Sunday, May 17, 2009

a sprint in yosemite


Wanting to start our inaugural trip (starting in Yosemite) with a sprint, Alex and I started our hike on Upper Yosemite Falls. This eight-mile and 2500 ft increase in elevation hike is not an easy task for this city girl, but I wanted a serious start to what I perceive as a challenging and meditative cross-country trip.

After when seemed like thousands of switchbacks in a monotonous forest, Alex and I reached the bottom of Upper Yosemite Falls. The mist from the falls blew in our faces and cooled our glowing skin. After convincing Alex to come a bit further, he finally took a stand, philosophically and literally. He thinks we should employ a gradual increase in physical exertion (which is the way smart athletes train), but I, like a fool, wanted to conquer the mountain, to prove my strength to the indifferent gods of nature.

So, I bid Alex goodbye and took my pride straight up the mountain with me. After leaving him, the trail traversed over the face of a gigantic granite cliff, which was situated squarely in the late morning sun. no trees. or shade. Just a rock desert and a few scurrying lizards at my feet.

The top didn't seem too far away, or so I thought when I left Alex, but an hour in the sun later, I just won't turn around. I've come all this way. There's no going back. My heart pounding from the sheerness, the sweat dripping from my nose, I keep moving my shaking legs, like a marionette with pride as my puppeteer.
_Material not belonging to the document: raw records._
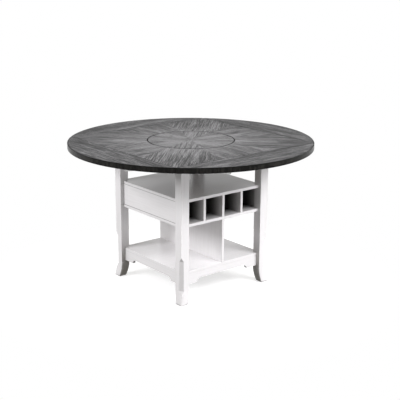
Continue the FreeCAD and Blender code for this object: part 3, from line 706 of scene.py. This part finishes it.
@dataclass(frozen=True)
class DarkStain(Finish):
    """Matt dark stain on the board under the turning disc."""

    stain: Colour = (0.032, 0.030, 0.028)
    raised: Colour = (0.070, 0.066, 0.060)
    grain: Pattern = Pattern((6.0, 110.0, 110.0), 3.0, 0.6, 0.4, (0.42, 0.72))
    roughness: float = 0.75
    mirror: float = 0.3
    relief: float = 0.0003

    def build(self, graph: Graph) -> None:
        """Build the finish's nodes in the material's graph."""
        grain = self.grain.over(graph, graph.place())
        graph.finish(graph.surface({
            "Base Color": graph.mix(grain.rise(*self.grain.out), self.stain, self.raised),
            "Roughness": self.roughness + (grain - 0.5) * 0.2,
            "Normal": graph.bump(grain, self.relief, 0.5), "Specular IOR Level": self.mirror}))


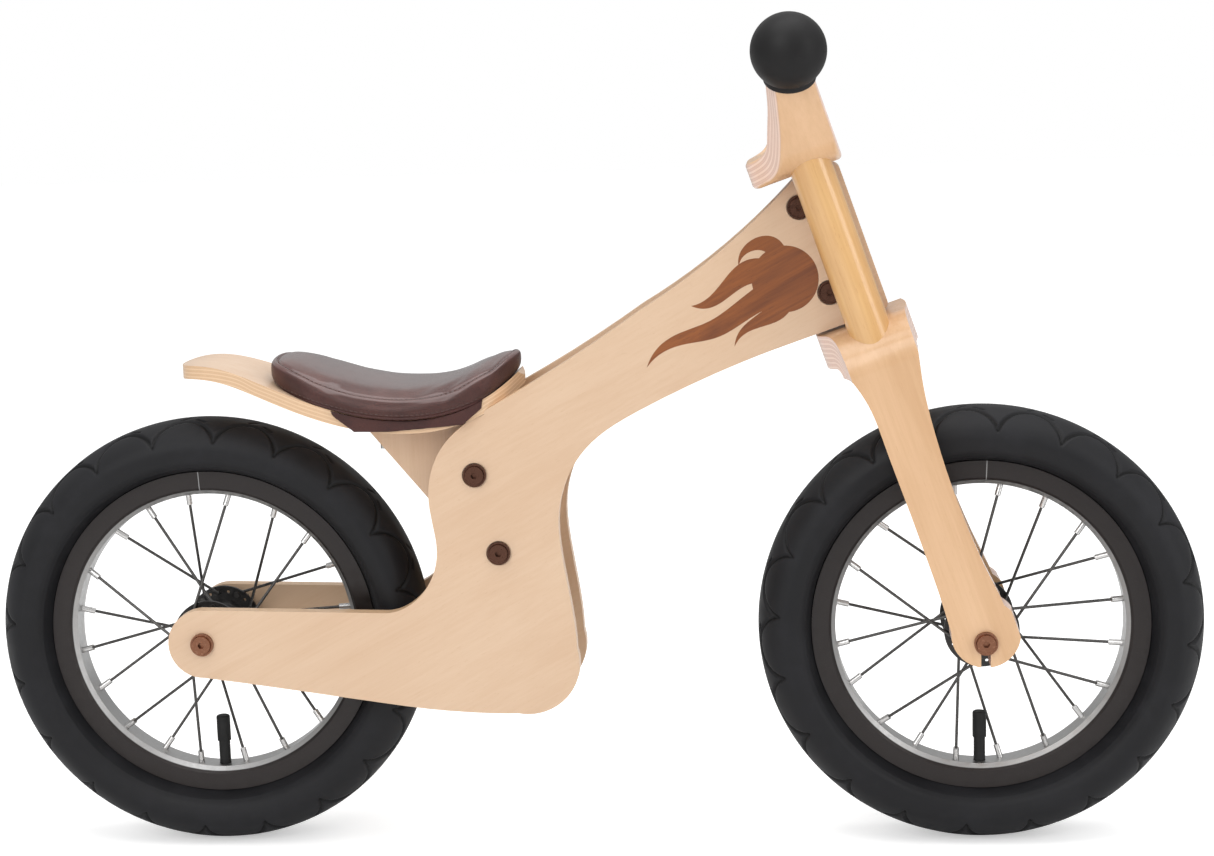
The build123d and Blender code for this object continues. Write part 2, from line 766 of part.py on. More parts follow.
with BuildPart() as spokes:
    for bend, far, hole, flank, outside in spoke_ways:
        start = bend.Y - flank * (5.8 if outside else -5.8)
        with BuildSketch(along(bend, far, 5)):
            Circle(SPOKE_R)
        extrude(amount=-((far - bend).length - 5))
        with BuildSketch(Plane(origin=(hole.X, start, hole.Z), z_dir=(0, bend.Y - start, 0))):
            Circle(SPOKE_R)
        extrude(amount=abs(bend.Y - start))
        with BuildSketch(Plane(origin=(hole.X, start, hole.Z), z_dir=(0, bend.Y - start, 0))):
            Circle(2)
        extrude(amount=1.2)
        with Locations(bend):
            Sphere(SPOKE_R)

with BuildPart() as nipples:
    for bend, far, hole, flank, outside in spoke_ways:
        with BuildSketch(along(bend, far, 16)):
            Circle(2)
        extrude(amount=14.5)
        with BuildSketch(along(bend, far, 2)):
            Circle(2.8)
        extrude(amount=1)
        with BuildSketch(along(bend, far, 16)):
            Circle(SPOKE_R + SNUG)
        extrude(amount=15.4, mode=Mode.SUBTRACT)

BEARING_R = 11.0
BEARING_IN = 24.0
BEARING_OUT = 31.0
with BuildPart() as hub:
    with BuildSketch(wheel_section):
        with BuildLine():
            Polyline(
                (0, 13), (16, 13), (21, 15.5), (21, 25), (23, 25), (23, 15.5), (31.2, 14),
                (31.2, BEARING_R), (BEARING_IN, BEARING_R), (BEARING_IN, 8), (0, 8), (0, 13),
            )
        make_face()
        mirror(about=Plane.YZ)
    revolve(axis=spin_axis)
    with BuildSketch(Plane(origin=wheel_centre, z_dir=(0, -1, 0))):
        with PolarLocations(FLANGE_HOLE_R, 4 * SPOKE_PAIRS, start_angle=9):
            Circle(SPOKE_R + 0.1)
    extrude(amount=30, both=True, mode=Mode.SUBTRACT)

with BuildPart() as bearings:
    with BuildSketch(wheel_section):
        for way in (1, -1):
            with Locations((way * (BEARING_IN + BEARING_OUT) / 2, (BEARING_R + AXLE_R + RUN_FIT) / 2)):
                Rectangle(BEARING_OUT - BEARING_IN, BEARING_R - AXLE_R - RUN_FIT)
            with Locations((way * BEARING_OUT, 7.6)):
                Rectangle(0.8, 3, mode=Mode.SUBTRACT)
    revolve(axis=spin_axis)

STEM_R = 3.9
CAP_R = 4.7
with BuildPart() as valve_stem:
    with BuildSketch(valve_seat):
        Circle(STEM_R)
    extrude(amount=44)

with BuildPart() as valve_cap:
    with BuildSketch(valve_seat.offset(33)):
        Circle(CAP_R)
    extrude(amount=18)
    with BuildSketch(valve_seat.offset(33)):
        Circle(STEM_R + SNUG)
    extrude(amount=11.2, mode=Mode.SUBTRACT)
    fillet(valve_cap.edges().filter_by(GeomType.CIRCLE).sort_by(Axis.Z)[-1], 1.5)


def hub_axle(gap):
    """Hollow axle between the faces that hold it, each side gap from the middle."""
    with BuildPart() as axle:
        with BuildSketch(Plane(origin=wheel_centre, z_dir=(0, -1, 0))):
            Circle(AXLE_R)
            Circle(BOLT_R + SNUG, mode=Mode.SUBTRACT)
        extrude(amount=gap, both=True)
    return axle


def axle_spacers(gap):
    """Sleeves from the bearings' inner rings to the frame or fork."""
    with BuildPart() as sleeves:
        for way in (1, -1):
            with BuildSketch(Plane(origin=wheel_centre + Vector(0, way * (BEARING_OUT + 0.4), 0), z_dir=(0, way, 0))):
                Circle(6)
                Circle(AXLE_R + SNUG, mode=Mode.SUBTRACT)
            extrude(amount=gap - BEARING_OUT - 0.4)
    return sleeves


rear_axle = hub_axle(REAR_GAP)
rear_axle_spacers = axle_spacers(REAR_GAP)


def moved_forward(piece):
    """The same piece on the front wheel's axle."""
    with BuildPart() as copy:
        with Locations((WHEELBASE, 0, 0)):
            add(piece.part)
    return copy


front_axle = moved_forward(hub_axle(FORK_GAP))
front_axle_spacers = moved_forward(axle_spacers(FORK_GAP))

# ---------------------------------------------------------------- files
frame_pieces = {
    "frame_plate_right": frame_plate_right,
    "frame_plate_left": frame_plate_left,
    "inlay_right": inlay_right,
    "inlay_left": inlay_left,
    "head_core": head_core,
    "head_core_bolts": head_core_bolts,
    "head_core_nuts": head_core_nuts,
    "upper_bush": upper_bush,
    "lower_bush": lower_bush,
    "seat_post_core": seat_post_core,
    "seat_post_cheek_right": seat_post_cheek_right,
    "seat_post_cheek_left": seat_post_cheek_left,
    "seat_post_spacers": seat_post_spacers,
    "seat_post_bolts": seat_post_bolts,
    "seat_post_nuts": seat_post_nuts,
    "seat_board": seat_board,
    "seat_screws": seat_screws,
    "seat_pad": seat_pad,
    "seat_flap_right": seat_flap_right,
    "seat_flap_left": seat_flap_left,
    "rear_axle": rear_axle,
    "rear_axle_spacers": rear_axle_spacers,
    "rear_axle_bolts": rear_axle_bolts,
}
steering_pieces = {
    "fork": fork,
    "handlebar": handlebar,
    "post_right": post_right,
    "post_left": post_left,
    "post_dowels": post_dowels,
    "steering_bolt": steering_bolt,
    "steering_washers": steering_washers,
    "steering_nut": steering_nut,
    "grip_right": grip_right,
    "grip_left": grip_left,
    "front_axle": front_axle,
    "front_axle_spacers": front_axle_spacers,
    "front_axle_bolts": front_axle_bolts,
}
wheel_pieces = {
    "tyre": tyre,
    "inner_tube": inner_tube,
    "rim": rim,
    "rim_tape": rim_tape,
    "spokes": spokes,
    "spoke_nipples": nipples,
    "hub": hub,
    "hub_bearings": bearings,
    "valve_stem": valve_stem,
    "valve_cap": valve_cap,
}

for name, piece in {**frame_pieces, **steering_pieces}.items():
    finish(piece, name)
for name, piece in wheel_pieces.items():
    finish(moved_forward(piece), f"front_{name}")
    finish(piece, f"rear_{name}")
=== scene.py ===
"""Looks of a wooden balance bike: lacquered birch, walnut flames, leather saddle, air tyres."""

import json
import math

import bmesh
import bpy
import numpy as np
from mathutils import Matrix, Quaternion, Vector
from mathutils.bvhtree import BVHTree


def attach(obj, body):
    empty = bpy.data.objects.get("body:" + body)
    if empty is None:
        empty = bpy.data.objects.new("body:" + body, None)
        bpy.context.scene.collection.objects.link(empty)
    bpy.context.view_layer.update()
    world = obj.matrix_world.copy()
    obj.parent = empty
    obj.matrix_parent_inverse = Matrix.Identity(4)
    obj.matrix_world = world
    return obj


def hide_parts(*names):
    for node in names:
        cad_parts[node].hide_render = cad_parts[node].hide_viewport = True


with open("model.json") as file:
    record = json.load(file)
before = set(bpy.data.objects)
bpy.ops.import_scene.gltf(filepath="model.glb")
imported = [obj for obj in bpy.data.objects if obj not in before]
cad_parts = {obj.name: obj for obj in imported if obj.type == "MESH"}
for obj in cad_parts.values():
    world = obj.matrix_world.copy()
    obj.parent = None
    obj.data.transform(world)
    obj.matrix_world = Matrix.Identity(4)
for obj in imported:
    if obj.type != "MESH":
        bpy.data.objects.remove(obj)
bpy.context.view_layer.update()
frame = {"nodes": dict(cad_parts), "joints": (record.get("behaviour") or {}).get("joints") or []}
scene = bpy.context.scene
cad = frame["nodes"]
MM = 0.001
REAR_X = -0.262
AXLE_Z = 0.149
TILT = math.radians(19)
STEER_FORWARD = (math.cos(TILT), 0, math.sin(TILT))
STEER_UP = (-math.sin(TILT), 0, math.cos(TILT))
HEAD = Vector(next(j for j in frame["joints"] if j["name"] == "steering_turn")["pos_m"])


# ---------------------------------------------------------------- shader helpers
def put(tree, kind, wires=(), **settings):
    """A node with its settings, and its inputs linked or set by name or number."""
    node = tree.nodes.new(kind)
    for key, value in settings.items():
        setattr(node, key, value)
    for key, value in dict(wires).items():
        if isinstance(value, bpy.types.NodeSocket):
            tree.links.new(value, node.inputs[key])
        else:
            node.inputs[key].default_value = value
    return node


def calc(tree, operation, *values, clamp=False):
    return put(tree, "ShaderNodeMath", enumerate(values), operation=operation, use_clamp=clamp).outputs[0]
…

As I come around the last corner, the ground levels off. I stumble almost robotically towards the waterfall. The sheerness and dramatic thousand-foot drop-offs go unnoticed as I am drawn to the raging current of the falls. I am alone here, the first one on this mountain today, and it feels like I've discovered water's abundance for the first time. With panting lungs I take in the thin air deeply and let it out through my smiling teeth.

Even though the knowledge of all the steps back down and my future aching body loom, the pride and tenacity I let control me allowed me to feel mad exhilaration. And I love it.